Her acceptance of the book gave Josiah the confidence to enact it as law – she indirectly enacted the law through the king. Deborah may have been the most directly powerful of the female prophets. She led men in battle and became the first and only female judge. After she routed Sisera’s troops in battle, he fled on foot and another woman that exerts both manipulation and direct power enters the story. Jael is not an Israelite, but she takes power into her own hands – maybe in an attempt to curry favor with the Israelites who had just won an important battle.

Sisera fled to the tent of Jael, she let him in, made him feel comfortable and safe, lulled him to sleep, and then killed him by driving a tent stake through his head. Both of the women in this story exhibit direct power where they can, it is just that Deborah’s arena is much more all-encompassing than Jael’s.

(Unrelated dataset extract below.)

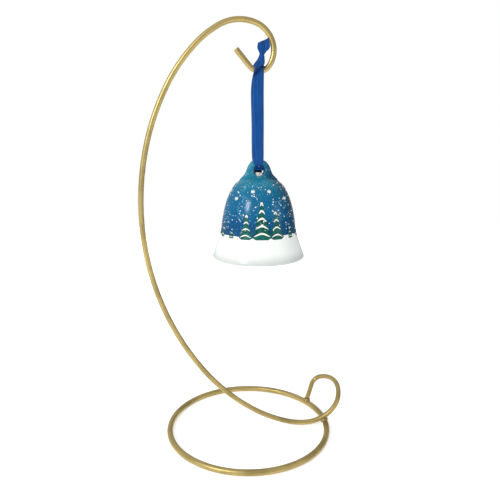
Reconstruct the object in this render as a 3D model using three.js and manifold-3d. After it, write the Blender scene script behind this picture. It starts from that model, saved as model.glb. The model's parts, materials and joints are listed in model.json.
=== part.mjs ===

In the Bible, women are limited by their society in what they can and can’t do, so many of them become inventive and come up with methods to get their way through trickery or manipulation.

Sometimes this is depicted as negative trait and women are demonized and labeled treacherous or untrustworthy, but in several instances, it is their trickery itself that saves the entire community or allows the religion and culture of their people to be passed down for one more generation. The important mothers and female prophets recorded in the Bible are more-often-than-not multidimensional, complex characters whose roles help shape the history of their people.

The fact that they operate within a system that places a heavy burden of tradition and prescribed gender roles on them often forces them in to situations that would not work out in their favor if it were not for manipulation or trickery. This sort of behavior is bred out of the culture, not the other way around, so later interpretations that condemn women for treachery do not see the entire picture of the historical power structure and perpetuate subordinate gender roles, in turn perpetuating the need for feminine wile and manipulation.